Blue moon divide-se em duas frentes, na tagarelice divertida e rebuscadamente ácida entre Lorenz e o barman (Bobby Cannavale) mais o pianista Morty (Jonah Lees) e o escritor E. B. White (Patrick Kennedy). Todos eles são sugados pelas palavras de Lorenz destilando seu veneno contra a parceria feita entre Richard e o dramaturgo Oscar Hammerstein II (Simon Delaney), autor de Oklahoma!

O baixinho Lorenz e a sua musa Elizabeth
O veneno divide espaço, na tagarelice de Lorenz, com o seu embevecimento e desejo pela jovem aspirante à poetisa Elizabeth (Margaret Qualley). Ela é uma protegida do Lorenz a qual ele enxerga como um potencial caso amoroso, enquanto todos os outros a veem como alguém que quer pegar carona na fama do compositor/dramaturgo para ascender profissionalmente.
O roteiro e diálogos de Blue moon, de autoria de Robert Kaplow – a partir de cartas escritas de Lorenz para Elizabeth -, são primorosos e admiravelmente prazerosos, sendo conduzidos por maestria pela direção de Linklater. Por passar-se quase que inteiramente num único ambiente, o contexto criativo aqui poderia ser reduzido à ideia de um “teatro filmado”.
Ao contrário, Linkater provoca situações cinematográficas, como a do silencio no banheiro entre Lorenz e Morty, ou no close dos rostos de Lorenz e Elizabeth numa conversa privada, escondidos num guarda-volumes; ou ainda no plano fechado sobre o livro Servidão humana (1915), de William Somerset Maugham – um romance cujo personagem é quase um alter-ego de Lorenz.
Assim vamos conhecendo aos poucos Lorenz em sua profunda solidão, pela qual o compositor e dramaturgo só não naufraga por agarrar-se sofregamente à sua boia chamada ‘vaidade’.
AURORA 15 – Linklater traz dois filmes à Mostra de SP mas o brasileiro José Eduardo Belmonte conseguiu a proeza de estar com três títulos na programação do evento. Uma é Quase deserto, co-produção com os EUA, estrelado por Vinícius Oliveira (Central do Brasil); a outra é Assalto à brasileira, já exibido no Festival de Brasília; e a terceira o inédito terror Aurora 15, com Carolina Dieckmmann, Humberto Carrão, Juliano Cazarré, Marjorie Estiano, Milhem Cortaz e Olívia Torres.

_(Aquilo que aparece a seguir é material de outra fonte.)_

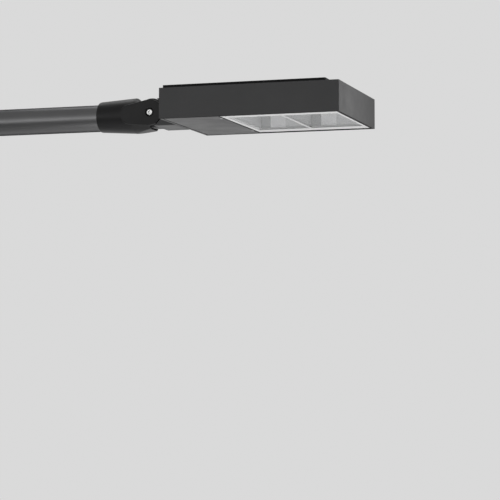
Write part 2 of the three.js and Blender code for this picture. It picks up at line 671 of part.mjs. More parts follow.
// Leads inside the head.
const caseSide = CONTROLLER.y1 + GAP;
const solarLead = [[103, 3.7, 54], [102.5, -3, 53], [102, -10, 50.5], [102, -17, 49], [102, caseSide, 49]];
const batteryLead = [
  [BATTERY_BOARD_X + 1.6, 45, 38],
  [BATTERY_BOARD_X + 5, 45, 38],
  [100, 44, 37.5],
  [107, 38, 36],
  [111, 25, 36],
  [112, 10, 37],
  [112, -5, 39],
  [112, -16, 41],
  [112, caseSide, 42],
];
const ledLead = [
  [121, caseSide, 44],
  [121.5, -20, 44],
  [123.5, -14, 44],
  [127, GROMMET_Y, GROMMET_Z],
  [131.5, GROMMET_Y, GROMMET_Z],
  [136, GROMMET_Y, GROMMET_Z + 0.3],
  [139.5, GROMMET_Y, 48],
  [140, GROMMET_Y, 54],
  [141.5, GROMMET_Y, 59],
  [145, GROMMET_Y, 59.6],
];
add(head, 'solar_lead', lead(solarLead, LEAD_R), blackPlastic);
add(head, 'battery_lead', lead(batteryLead, LEAD_R), redSleeve);
add(head, 'led_lead', lead(ledLead, LEAD_R), blackPlastic);

// Optics: two deep mirror boxes, each under its own LED board, over one pane.
/** Centres of the LEDs over the box that starts at x. */
function ledPlaces(x) {
  const stations = Array.from({ length: LED_COUNT }, (_, i) => (i - (LED_COUNT - 1) / 2) * LED_PITCH);
  return LED_ROWS.flatMap((row) => stations.map((y) => [x + row * OPTIC_LENGTH, y]));
}

/** Square block of one size round a centre, between two heights. */
function squareAt([cx, cy], side, z0, z1) {
  return block([cx - side / 2, cy - side / 2, z0], [cx + side / 2, cy + side / 2, z1]);
}

function reflector(x) {
  const end = x + OPTIC_LENGTH;
  let body = slab(x, end, OPTIC_HALF, OPTIC_FOOT, OPTIC_TOP);
  const inside = [x + OPTIC_WALL, end - OPTIC_WALL, OPTIC_HALF - OPTIC_WALL];
  body = body.subtract(slab(...inside, 0, OPTIC_TOP - OPTIC_WALL));
  for (const place of ledPlaces(x)) {
    body = body.subtract(squareAt(place, LED_HOLE, OPTIC_TOP - 3, OPTIC_TOP + 1));
  }
  return body;
}

function ledBoard(x) {
  const top = CEILING - GAP;
  const bottom = top - LED_BOARD_THICK + GAP;
  let body = slab(x + 2, x + OPTIC_LENGTH - 2, OPTIC_HALF - 3, bottom, top);
  for (const place of ledPlaces(x)) {
    body = body.add(squareAt(place, LED_SIDE, bottom - LED_THICK, bottom + 0.5));
  }
  return body;
}

OPTIC_START.forEach((x, i) => {
  add(head, `led_board_${i + 1}`, ledBoard(x), whiteBoard);
  add(head, `reflector_${i + 1}`, reflector(x), mirrorFoil);
});

// Window: a light frame round a flat pane, set just inside the underside on a seal.
const cellHalf = WINDOW_HALF - WINDOW_SIDE_BORDER;
const viewStart = WINDOW_START + WINDOW_END_BORDER;
const viewEnd = WINDOW_END - WINDOW_END_BORDER;

function windowFrame() {
  let body = roundedPlate(WINDOW_START, WINDOW_END, WINDOW_HALF, 2, WINDOW_SINK, FRAME_TOP);
  const views = [
    [viewStart, WINDOW_MIDDLE - WINDOW_BAR / 2],
    [WINDOW_MIDDLE + WINDOW_BAR / 2, viewEnd],
  ];
  for (const [from, to] of views) body = body.subtract(slab(from, to, cellHalf, 0, FRAME_TOP + 1));
  const overlap = PANE_OVERLAP;
  const rebate = [viewStart - overlap, viewEnd + overlap, cellHalf + overlap];
  return body.subtract(slab(...rebate, WINDOW_SINK + FRAME_LIP, FRAME_TOP + 1));
}

function windowGlass() {
  const overlap = PANE_OVERLAP - GAP;
  const bottom = WINDOW_SINK + FRAME_LIP + GAP;
  return slab(viewStart - overlap, viewEnd + overlap, cellHalf + overlap, bottom, FRAME_TOP - 0.2);
}

function windowSeal() {
  const ring = [WINDOW_START + 1, WINDOW_END - 1, WINDOW_HALF - 1];
  return flatRing(ring, 9, FRAME_TOP + GAP, WINDOW_LEDGE_Z - GAP);
}

add(head, 'window_frame', windowFrame(), lightFrame);
add(head, 'window_glass', windowGlass(), clearGlass);
add(head, 'window_seal', windowSeal(), rubber);

// Gear cover: a flush plate that hangs from a hinge at the arm end and closes with two screws.
function gearCover() {
  const hinge = [HINGE_X, HINGE_Z];
  const bossR = COVER_SCREW_HEAD_R + 0.4;
  let body = slab(HINGE_X, COVER_END, COVER_HALF, 0, COVER_THICK);
  body = body.add(rod('y', HINGE_R, -COVER_HALF, COVER_HALF, hinge, SMALL));
  body = body.add(flatRing(STIFFENER, COVER_THICK, COVER_THICK - 0.5, STIFFENER_TOP));
  for (const y of COVER_SCREW_Y) {
    const at = [COVER_SCREW_X, y];
    body = body.add(rod('z', bossR, COVER_THICK - 0.5, GEAR_LEDGE_Z - GAP, at, SMALL));
    body = body.subtract(rod('z', bossR - 0.1, -1, 1.9, at, SMALL));
    body = body.subtract(rod('z', COVER_SCREW_R + GAP, 1, GEAR_LEDGE_Z, at, TINY));
  }
  body = body.subtract(rod('y', PIN_R + GAP, PIN_FROM - 1, HALF, hinge, TINY));
  return body.subtract(rod('y', PIN_R + GAP, -HALF, 1 - PIN_FROM, hinge, TINY));
}

function coverSeal() {
  return flatRing(SEAL_RING, 4, COVER_THICK + 0.2, GEAR_LEDGE_Z - GAP);
}

function coverScrew(y) {
  const at = [COVER_SCREW_X, y];
  const socketR = 1.6;
  const cap = rod('z', COVER_SCREW_HEAD_R, 0.2, 1.7, at, SMALL);
  const shank = rod('z', COVER_SCREW_R, 1.5, 10.5, at, TINY);
  return cap.add(shank).subtract(rod('z', socketR, -1, 1.2, at, HEX));
}

function hingePin(side) {
  const [from, to] = side > 0 ? [PIN_FROM, PIN_TO] : [-PIN_TO, -PIN_FROM];
  return rod('y', PIN_R, from, to, [HINGE_X, HINGE_Z], TINY);
}

add(head, 'gear_cover', gearCover(), graphitePaint);
add(head, 'cover_seal', coverSeal(), rubber);
COVER_SCREW_Y.forEach((y, i) => add(head, `cover_screw_${i + 1}`, coverScrew(y), stainless));
[-1, 1].forEach((side, i) => add(head, `hinge_pin_${i + 1}`, hingePin(side), stainless));

export default lamp;
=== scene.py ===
"""Solar street lamp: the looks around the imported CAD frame. Metres, +X from mast to head, +Z up."""
import json
import math

import bmesh
import bpy
from mathutils import Matrix, Vector


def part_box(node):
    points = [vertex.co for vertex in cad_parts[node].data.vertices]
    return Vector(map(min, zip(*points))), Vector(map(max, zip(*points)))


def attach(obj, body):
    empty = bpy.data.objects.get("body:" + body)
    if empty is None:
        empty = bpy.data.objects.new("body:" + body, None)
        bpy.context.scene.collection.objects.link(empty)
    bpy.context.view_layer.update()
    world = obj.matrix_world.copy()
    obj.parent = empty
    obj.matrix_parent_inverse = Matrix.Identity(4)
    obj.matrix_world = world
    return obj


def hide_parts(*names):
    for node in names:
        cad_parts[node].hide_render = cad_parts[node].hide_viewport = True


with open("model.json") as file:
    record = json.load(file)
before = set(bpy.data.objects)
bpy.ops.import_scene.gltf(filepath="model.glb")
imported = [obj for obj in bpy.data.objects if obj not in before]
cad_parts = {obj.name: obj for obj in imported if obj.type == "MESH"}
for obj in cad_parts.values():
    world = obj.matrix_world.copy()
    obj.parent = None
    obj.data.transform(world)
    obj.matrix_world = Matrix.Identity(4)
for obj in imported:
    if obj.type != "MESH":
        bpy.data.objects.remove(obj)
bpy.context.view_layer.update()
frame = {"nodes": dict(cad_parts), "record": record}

MM = 0.001
RECORD = frame["record"]
BODY_OF = {node: body for body, nodes in RECORD["behaviour"]["bodies"].items() for node in nodes}
SLOT_OF = {part["node"]: part["material_slot"] for part in RECORD["subparts"]}

HEAD_LOW, HEAD_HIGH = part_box("housing")

GAP = 0.1 * MM # clearances that keep neighbouring pieces apart
HAIR = 0.05 * MM
FILM = 0.02 * MM


# ---- Materials ---------------------------------------------------------------------------------
NOISE_LOW, NOISE_HIGH = 0.3, 0.7 # the range that most of a noise's values lie in
MIX_FACTOR, MIX_FIRST, MIX_SECOND = 0, 6, 7 # inputs of the Mix node in its colour mode
MIX_COLOR = 2 # its output in that mode


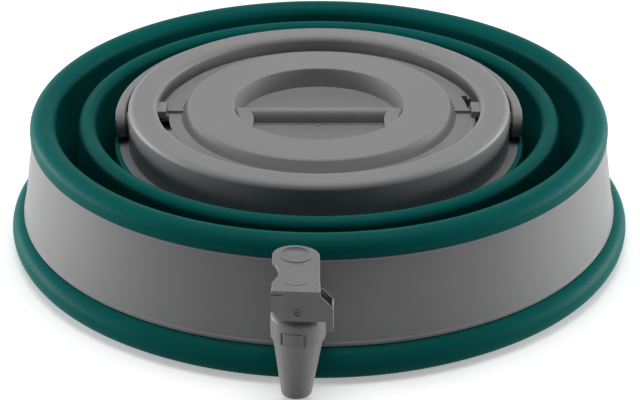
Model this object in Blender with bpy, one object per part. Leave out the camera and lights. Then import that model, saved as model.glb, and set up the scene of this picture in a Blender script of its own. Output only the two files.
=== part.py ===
"""Collapsible water carrier with a folding wall, a bayonet lid, a bail handle and a push tap.

It is modelled pushed flat, standing on z = 0 with the vessel's axis on the Z axis, in metres.
The handle's pivots lie along X, the tap looks out along -Y, turned a little to the left.
"""

import math

import bmesh
import bpy
from mathutils import Matrix, Vector

# Running and seating clearances
GAP = 0.0003  # between pieces that touch on the real carrier
PIVOT_GAP = 0.0003  # all round a pin in its hole
OVERRUN = 0.001  # how far a cutter or a joined shape runs past a face
MERGE = 1e-7  # closer points than this are one point

# Counts
BIG_STEPS = 40
SMALL_STEPS = 24
PIN_STEPS = 16
ARC_STEPS = 6
SECTOR_STEPS = 4

# Foot ring
RING_R = 0.150
RING_HEIGHT = 0.0146
RING_ROUND = 0.0073
RING_DEPTH = 0.0156  # from its outside in to the foot wall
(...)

Dieckmmann e Estiano em cena de “Aurora 15”
Neste último, Dieckmmann e Carrão formam um casal que visita com uma corretora (Estiano) uma mansão à venda num lugar isolado. Antes de fechar um negócio, um adolescente e seu avô invadem a propriedade fugindo de dois homens armados que afirmam precisar matar a endemoniada menina antes do anoitecer.
É curioso esse projeto, Aurora 15, que em seus intermináveis 70 minutos de duração nos leva do nada a lugar nenhum, resultando num amontoado de clichês do gênero, por uma epiléptica edição e cansativa fotografia escura que, na sessão de ontem (26), foi piorada pela projeção ruim na sala do Instituto Moreira Salles da Av. Paulista. Uma pena.
A HISTORIA DO SOM – Um dos medalhões aqui na Mostra de SP (com o pedigree “exibido na competitiva de Cannes”) é A história do som, de Oliver Hermanus, estrelado por Paul Mescal e Josh O`Connor em bela sintonia, combinando sutilezas na construção do casal proibido Lionel e David.
Em 1917 eles se conhecem no Conservatório de Música de Boston e, unidos pelo amor e sensibilidade à música Folk, ambos partem num projeto pessoal de registrar, num então moderno aparelho, as canções do gênero na voz de pessoas simples no interior de Maine.

O`Connor e Mescal em interpretação comovente
A 1ª Guerra Mundial os separa mas a paixão secreta dos dois irá pautar seus passos pelo resto de suas vidas, tecendo encontros e desencontro melancólicos que suscitam uma relação com o já clássico O Segredo de Brokeback Mountain, não apenas pelo contexto do amor reprimido, mas também pela época e o ambiente interiorano onde tudo ocorre.